Who then is best equipped to deal with such content? A more collaborative approach may be required between media owners, media agencies and brands to make native advertising work most effectively. Times Internet’s Gajwani says that while some brands incubate content—especially for social media in-house and use that in native advertising, others are in touch with creative studios for the execution of such content.

Ranjoy Dey, head of digital at Havas Media India says that a whole new ecosystem is being formed in order to deliver on such content. There are new companies and specialised distribution platforms being spawned. Dey says that native advertising would undoubtedly boost revenues for publishers. While a lot of digital inventory is now traded by automated tools and trading desks, publishers’ sales teams should now include deals that include highly engaging, new native formats. These require a more consultative sales approach, he says.
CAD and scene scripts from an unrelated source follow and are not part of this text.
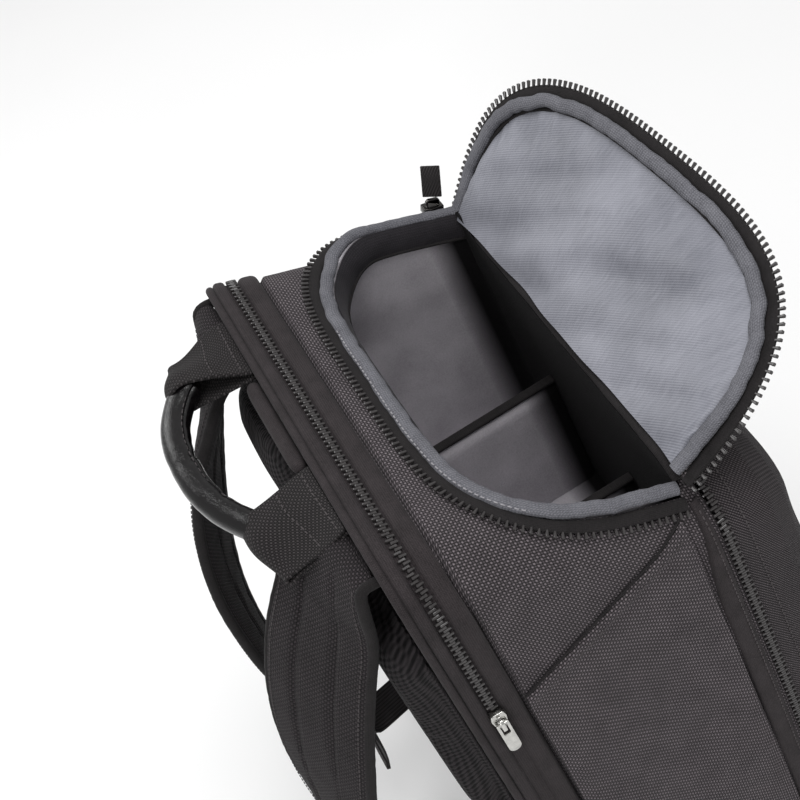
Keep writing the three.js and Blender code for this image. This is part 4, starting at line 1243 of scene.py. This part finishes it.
def hinge_fold():
    """The lid's cloth hinge, one soft fold from end to end"""
    y = HATCH_HINGE_Y - HINGE_FOLD_WIDTH / 2 - 0.0003
    reach = HATCH_HALF - RIM_WIDTH
    route = Route([(x, y, skin_top(x, y) + 0.0026) for x in np.linspace(-reach, reach, 60)])

    def fold(u, v):
        a, b = oval(HINGE_FOLD_WIDTH, 0.0045, 2.4)(u, v)
        soft = 1 + 0.12 * ripple((v * 0.27, 0, 0), 0.02, 4.0)
        return a * soft, b * soft

    piece = sweep("hinge_fold_cloth", 120, 16, lambda v: route.frame(v, UP), fold)
    smooth_shade(piece)
    place_piece(piece, "hatch_hinge_fold", "weave", DARK_TAPE_AND_SHADOW)


# Back


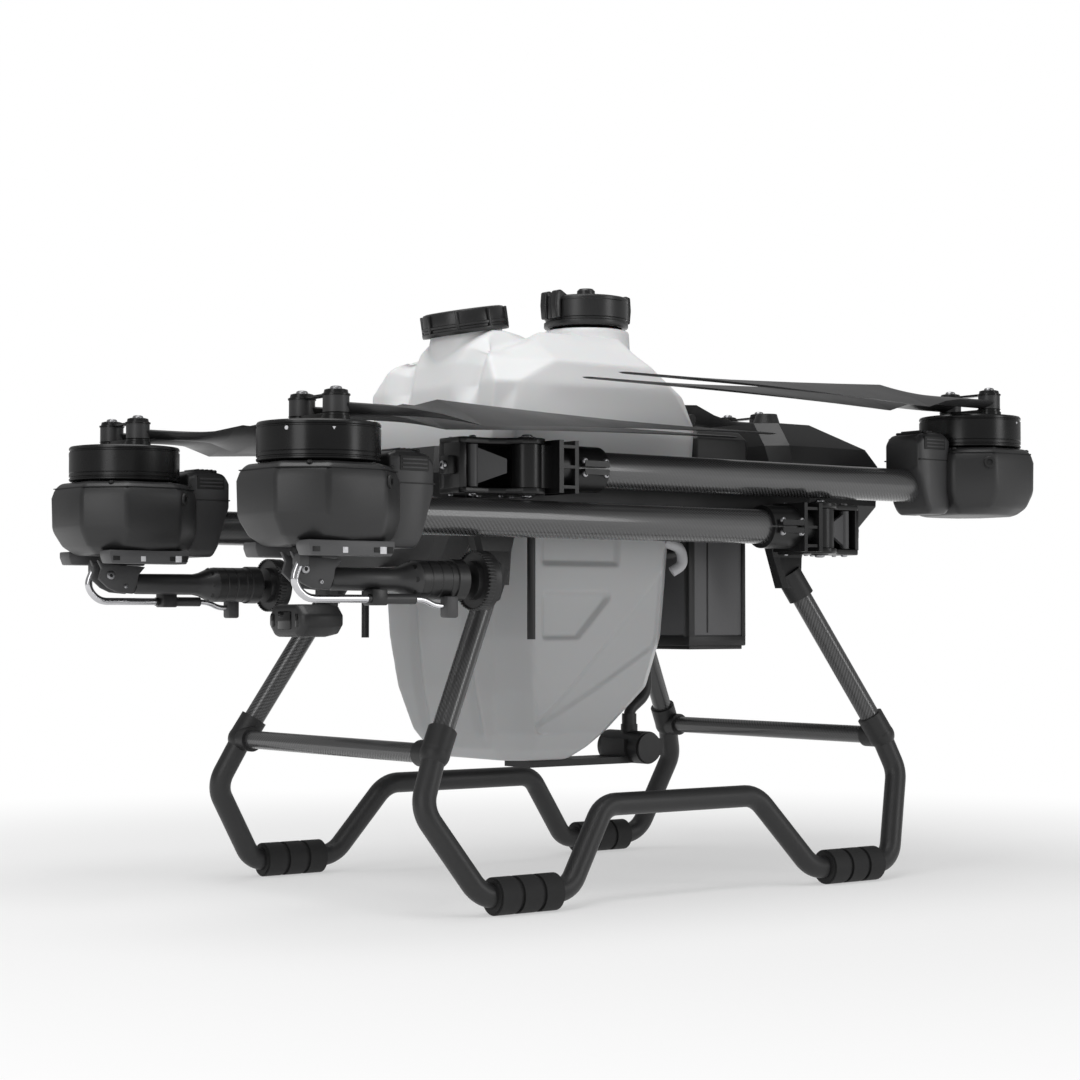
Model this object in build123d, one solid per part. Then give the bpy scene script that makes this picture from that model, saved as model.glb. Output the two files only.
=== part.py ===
from build123d import *
from math import cos, radians, sin, sqrt
import os

# Agricultural spray drone, folded for transport. Millimetres.
# X is the drone's left, the nose faces -Y, Z is up and the feet stand on z = 0.
# The arms hinged at the front fold back above the arms hinged at the rear.

# ---- driving dimensions ----
TUBE_R = 24.0             # arm tube
TUBE_WALL = 2.0
ARM_X = 251.5             # folded arm axis, from the centre plane
PIVOT_Y = 260.0           # fold pivots, fore and aft of the centre
REACH = 833.0             # fold pivot to motor axis
LOW_Z = 498.0             # tube axis of the arms hinged at the rear
HIGH_Z = 565.0            # tube axis of the arms hinged at the front

POD_IN, POD_OUT = 88.0, 88.0      # pod ends, from the motor axis
POD_HALF = 88.0
POD_LOW, POD_TOP = -42.0, 57.0      # from the tube axis
ESC_DEPTH = 58.0
ESC_HALF = 36.0
ESC_LOW, ESC_TOP = -35.0, 77.0

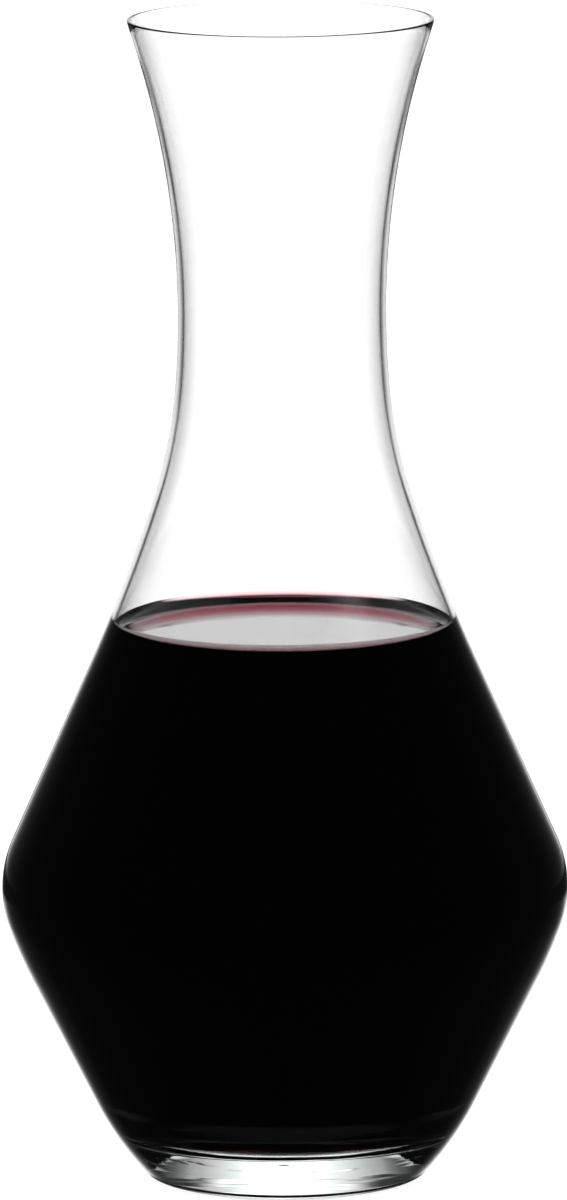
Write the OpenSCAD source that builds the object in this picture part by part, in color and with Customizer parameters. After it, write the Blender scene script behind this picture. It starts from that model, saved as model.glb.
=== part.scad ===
// Wine decanter: a one-piece clear glass vessel with a flared neck, a double-cone belly
// and a thick solid base, filled with red wine up to the shoulder.
// Millimetres, +Z up, standing on z = 0 with its axis on the origin.
// The outer outline is one chain of arcs and straight runs that meet without corners,
// drawn from the edge of the base up to the lip. The inner outline is the same chain moved
// inwards by the wall, closed by a rounded floor. Every lean is measured from the vertical.

/* [Overall] */
// Total height from the table to the top of the lip, mm
total_height = 242; // [237:1:256]
// Glass thickness from the lower cone up to the throat, mm
wall = 1.3; // [0.9:0.1:2]

/* [Foot] */
// Outer radius of the flat contact ring, mm
contact_radius = 28.1; // [27:0.1:29]
// Radius of the rounded heel edge, mm
heel_round = 1.6; // [1.2:0.1:2.2]
// Lean of the glass where the heel ends, degrees
heel_lean = 28; // [18:1:35]
// Radius of the small hollow between the heel and the foot, mm
cove_round = 2; // [1:0.1:4]
// Lean of the glass where the foot begins, degrees
foot_lean = 42.2; // [38:0.2:46]
// Radius of the long curve that leads the foot into the lower cone, mm
foot_sweep = 64; // [40:1:70]
// Depth of the hollow under the base, mm
punt_depth = 0.8; // [0.3:0.1:2]
// Radius of the hollow under the base, mm
punt_radius = 24; // [18:0.5:26]

/* [Belly] */
// Outer radius at the widest point, mm
belly_radius = 58.8; // [57:0.1:60]
// Lean of the straight lower cone, degrees
lower_lean = 26.6; // [25.5:0.1:27.5]
// Radius of the gentle curve under the belly, mm
under_belly_sweep = 97; // [60:1:120]
// Angle that the gentle curve under the belly turns through, degrees
under_belly_turn = 7; // [5:0.5:10]
// Radius of the tight bend at the widest point, mm
belly_bend = 23.5; // [18:0.5:26]

/* [Shoulder and neck] */
// Lean of the straight upper cone, degrees
upper_lean = 24; // [23:0.1:25]
// Radius of the first, slow curve out of the upper cone, mm
shoulder_sweep = 335; // [250:5:400]
// Angle that the slow curve turns through, degrees
shoulder_turn = 6.2; // [5:0.1:7]
// Radius of the main curve into the neck, mm
neck_sweep = 106; // [95:0.5:115]
// Radius of the curve through the narrowest part, below and above the throat, mm
waist_sweep = 186; // [170:1:198]
// Lean that is left when the curve through the narrowest part begins, degrees
waist_turn = 4.3; // [4:0.1:6]
// Inner radius of the throat, the straight bore at the narrowest part, mm
throat_radius = 20.3; // [19.5:0.1:21]
// Length of the throat, mm
throat_length = 12; // [8:1:16]
// Outward lean of the neck at the lip, degrees
lip_lean = 17.4; // [16:0.1:19]
// Glass thickness at the lip, to which the flare thins out from the throat, mm
lip_wall = 0.8; // [0.7:0.05:0.9]
// Radius of the two softened edges of the lip, mm
lip_round = 0.3; // [0.2:0.05:0.35]

/* [Inside] */
// Height of the inner floor, so the thickness of the solid base, mm
floor_height = 10.3; // [8:0.1:13]
// Radius of the rounding between the inner floor and the wall, mm
floor_round = 12; // [6:0.5:20]

/* [Wine] */
// Height of the wine's surface above the table, mm
fill_height = 114.2; // [60:0.1:128]
// Rise of the wine's edge where it climbs the glass, mm
meniscus_rise = 3; // [0.4:0.1:3.5]
// Width of the curved edge of the wine, mm
meniscus_width = 3.5; // [1:0.1:5]
// Gap between the wine and the glass, mm
wine_gap = 0.3; // [0.1:0.05:0.5]

/* [Hidden] */

arc_step = 3;         // largest turn between two points of an arc, degrees
edge_thickness = 0.2; // thickness of the wine's top edge at the glass
lip_step = 20;        // the same for the small rounds of the lip
meniscus_step = 15;   // the same for the small curve of the wine's edge
$fn = 180;

glass_colour = [0.86, 0.92, 0.92, 0.35];
wine_colour = [0.3, 0.01, 0.05];

throat_outer = throat_radius + wall;
throat_half_turn = asin(throat_length / 2 / waist_sweep);

// A point of the outline is [radius, height, heading]. The heading is the way the outline
// runs, in degrees above the outward horizontal. A positive turn bends it towards the axis.
function arc_point(from, radius, side, turned) =
    [
        from[0] + side * radius * (sin(from[2] + turned) - sin(from[2])),
        from[1] - side * radius * (cos(from[2] + turned) - cos(from[2])),
        from[2] + turned
    ];
function arc(from, radius, turn, step = arc_step) =
    let (count = ceil(abs(turn) / step))
    [for (i = [1 : count]) arc_point(from, radius, sign(turn), turn * i / count)];
function run(from, length) =
    [[from[0] + length * cos(from[2]), from[1] + length * sin(from[2]), from[2]]];
function end_of(path) = path[len(path) - 1];
function outward_gain(heading, radius, turn) =
    sign(turn) * radius * (sin(heading + turn) - sin(heading));
function facing(point, heading) = [point[0], point[1], heading];
function moved_in(point, distance) =
    [point[0] - distance * sin(point[2]), point[1] + distance * cos(point[2])];
function flat(path) = [for (p = path) [p[0], p[1]]];
function reversed(path) = [for (i = [len(path) - 1 : -1 : 0]) path[i]];

// Outer outline, from the contact ring to the start of the lip
base_edge = [contact_radius, 0, 0];
heel = arc(base_edge, heel_round, 90 - heel_lean);
cove = arc(end_of(heel), cove_round, heel_lean - foot_lean);
foot = arc(end_of(cove), foot_sweep, foot_lean - lower_lean);

lower_heading = 90 - lower_lean;
belly_gain = outward_gain(lower_heading, under_belly_sweep, under_belly_turn)
    + outward_gain(lower_heading + under_belly_turn, belly_bend, lower_lean - under_belly_turn);
lower_run = (belly_radius - belly_gain - end_of(foot)[0]) / cos(lower_heading);
lower_cone = run(end_of(foot), lower_run);
under_belly = arc(end_of(lower_cone), under_belly_sweep, under_belly_turn);
belly_low = arc(end_of(under_belly), belly_bend, lower_lean - under_belly_turn);
belly_high = arc(end_of(belly_low), belly_bend, upper_lean);

upper_heading = 90 + upper_lean;
neck_turn = upper_lean - shoulder_turn - waist_turn;
waist_low_turn = waist_turn - throat_half_turn;
neck_gain = outward_gain(upper_heading, shoulder_sweep, -shoulder_turn)
    + outward_gain(upper_heading - shoulder_turn, neck_sweep, -neck_turn)
    + outward_gain(90 + waist_turn, waist_sweep, -waist_low_turn);
upper_run = (throat_outer - neck_gain - end_of(belly_high)[0]) / cos(upper_heading);
upper_cone = run(end_of(belly_high), upper_run);
shoulder = arc(end_of(upper_cone), shoulder_sweep, -shoulder_turn);
neck = arc(end_of(shoulder), neck_sweep, -neck_turn);
waist_low = arc(end_of(neck), waist_sweep, -waist_low_turn);

throat_start = facing(end_of(waist_low), 90);
throat = run(throat_start, throat_length);
waist_high_turn = lip_lean - throat_half_turn;
waist_high = arc(facing(end_of(throat), 90 - throat_half_turn), waist_sweep, -waist_high_turn);
lip_heading = 90 - lip_lean;
lip_start_height = total_height - lip_round - lip_round * cos(lip_heading);
rim_run = (lip_start_height - end_of(waist_high)[1]) / sin(lip_heading);
rim = run(end_of(waist_high), rim_run);
lip_outside = arc(end_of(rim), lip_round, 180 - lip_heading, lip_step);
lip_top = run(end_of(lip_outside), (lip_wall - 2 * lip_round) / sin(lip_heading));
lip_inside = arc(end_of(lip_top), lip_round, lip_heading, lip_step);

foot_side = concat([base_edge], heel, cove, foot);
wall_side = concat(
    lower_cone, under_belly, belly_low, belly_high, upper_cone, shoulder, neck,
    [for (i = [0 : len(waist_low) - 2]) waist_low[i]],
    [throat_start], throat
);
flare_side = concat(waist_high, rim);

// Hollow under the base: a shallow dome of one arc, from its middle out to its edge
punt_sphere = (punt_radius * punt_radius + punt_depth * punt_depth) / (2 * punt_depth);
punt_half_angle = asin(punt_radius / punt_sphere);
punt_count = 6;
punt_side = [
    for (i = [0 : punt_count])
    let (angle = punt_half_angle * i / punt_count)
    [punt_sphere * sin(angle), punt_depth - punt_sphere * (1 - cos(angle))]
];

// Inside of the glass, moved in by a further gap for the wine
// The floor's rounding touches the floor and the straight inside of the lower cone.
function cone_inside(gap) = moved_in(end_of(foot), wall + gap);
function floor_corner(gap) =
    let (p = cone_inside(gap))
    p[0] - (p[1] - floor_height - gap) / tan(lower_heading);
function floor_flat(gap) =
    floor_corner(gap) - (floor_round - gap) * tan(lower_heading / 2);
function floor_side(gap) =
    arc([floor_flat(gap), floor_height + gap, 0], floor_round - gap, lower_heading);
function inside_wall(gap) =
    [for (p = wall_side) moved_in(p, wall + gap)];
// The inside of the flare has a shorter sweep than the outside, which thins the glass.
lip_thinning = (wall - lip_wall) / (1 - cos(waist_high_turn));
function flare_inside(gap) =
    let (
        heading = 90 - throat_half_turn,
        start = moved_in(facing(end_of(throat), heading), wall + gap)
    )
    arc(facing(start, heading), waist_sweep + wall + gap - lip_thinning, -waist_high_turn);
function inside(gap) =
    concat(
        [[0, floor_height + gap], [floor_flat(gap), floor_height + gap]],
        flat(floor_side(gap)),
        inside_wall(gap),
        flat(flare_inside(gap))
    );

// Wine's surface: flat in the middle, with an edge that curves up where it meets the glass
function crossing(a, b, height) =
    a[0] + (b[0] - a[0]) * (height - a[1]) / (b[1] - a[1]);
function radius_at(path, height) =
    [for (i = [1 : len(path) - 2]) if (path[i][1] <= height && path[i + 1][1] > height)
        crossing(path[i], path[i + 1], height)][0];

wine_inside = inside(wine_gap);
edge_height = fill_height + meniscus_rise;
edge_radius = radius_at(wine_inside, edge_height);
// The curve is a quarter of an ellipse, level at its inner end and steep at the glass
surface_side = [
    for (angle = [0 : meniscus_step : 90])
    [
        edge_radius - edge_thickness - meniscus_width * (1 - cos(angle)),
        fill_height + meniscus_rise * (1 - sin(angle))
    ]
];
wine_side = concat(
    [for (p = wine_inside) if (p[1] < edge_height) p],
    [[edge_radius, edge_height]]
);

module glass_vessel() {
    color(glass_colour)
    rotate_extrude()
    polygon(concat(
        punt_side,
        flat(foot_side),
        flat(wall_side),
        flat(flare_side),
        flat(lip_outside),
        flat(lip_top),
        flat(lip_inside),
        reversed(inside(0))
    ));
}

module red_wine() {
    color(wine_colour)
    rotate_extrude()
    polygon(concat(wine_side, surface_side, [[0, fill_height]]));
}

glass_vessel();
red_wine();
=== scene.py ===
"""Looks for the wine decanter: a lathed clear glass vessel and the red wine in it.

They stand on a plain pale floor, and soft panels in the world's light shape the glass.
"""

import math

import bmesh
import bpy
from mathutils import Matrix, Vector, noise

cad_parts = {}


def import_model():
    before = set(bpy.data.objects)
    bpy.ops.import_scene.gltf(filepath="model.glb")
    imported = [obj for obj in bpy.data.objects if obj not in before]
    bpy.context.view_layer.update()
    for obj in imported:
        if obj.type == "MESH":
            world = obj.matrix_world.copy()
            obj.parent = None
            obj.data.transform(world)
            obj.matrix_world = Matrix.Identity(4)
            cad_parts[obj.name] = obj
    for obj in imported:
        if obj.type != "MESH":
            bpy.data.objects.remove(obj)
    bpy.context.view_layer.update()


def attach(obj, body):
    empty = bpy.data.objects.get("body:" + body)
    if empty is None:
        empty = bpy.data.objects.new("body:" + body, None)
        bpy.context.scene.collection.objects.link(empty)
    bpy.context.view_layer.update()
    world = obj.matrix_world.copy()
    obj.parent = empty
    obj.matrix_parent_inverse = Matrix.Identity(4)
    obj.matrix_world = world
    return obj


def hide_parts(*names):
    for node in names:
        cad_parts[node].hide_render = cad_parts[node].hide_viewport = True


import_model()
scene = bpy.context.scene
MM = 0.001

# The outline of the glass, as in the CAD model: leans and turns in degrees, the rest in metres
HEIGHT = 242 * MM
WALL = 1.3 * MM
CONTACT_RADIUS = 28.1 * MM
HEEL_ROUND, HEEL_LEAN = 1.6 * MM, 28
COVE_ROUND = 2 * MM
FOOT_LEAN, FOOT_SWEEP = 42.2, 64 * MM
PUNT_DEPTH, PUNT_RADIUS = 0.8 * MM, 24 * MM
BELLY_RADIUS, BELLY_BEND = 58.8 * MM, 23.5 * MM
LOWER_LEAN = 26.6
UNDER_BELLY_SWEEP, UNDER_BELLY_TURN = 97 * MM, 7
UPPER_LEAN = 24
SHOULDER_SWEEP, SHOULDER_TURN = 335 * MM, 6.2
NECK_SWEEP = 106 * MM
WAIST_SWEEP, WAIST_TURN = 186 * MM, 4.3
THROAT_RADIUS, THROAT_LENGTH = 20.3 * MM, 12 * MM
LIP_LEAN = 17.4
LIP_WALL, LIP_ROUND = 0.8 * MM, 0.3 * MM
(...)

“The brand story must be conceived by the brand team internally,” says  Dey, “And then the brand and the agency need to work together to create specialised content suited to various formats and placements. The agency should also be able to bring in specialised resources as and when necessary to develop critical pieces,” he said.

To be sure, native advertising created by publishers may face challenges of cost and scale for buyers. This is where the role of brands come in. Brands need to support native advertising with tracking and data. It’s only when publishers, agencies and brands work in tandem that native advertising gets the attention and trust of the customer.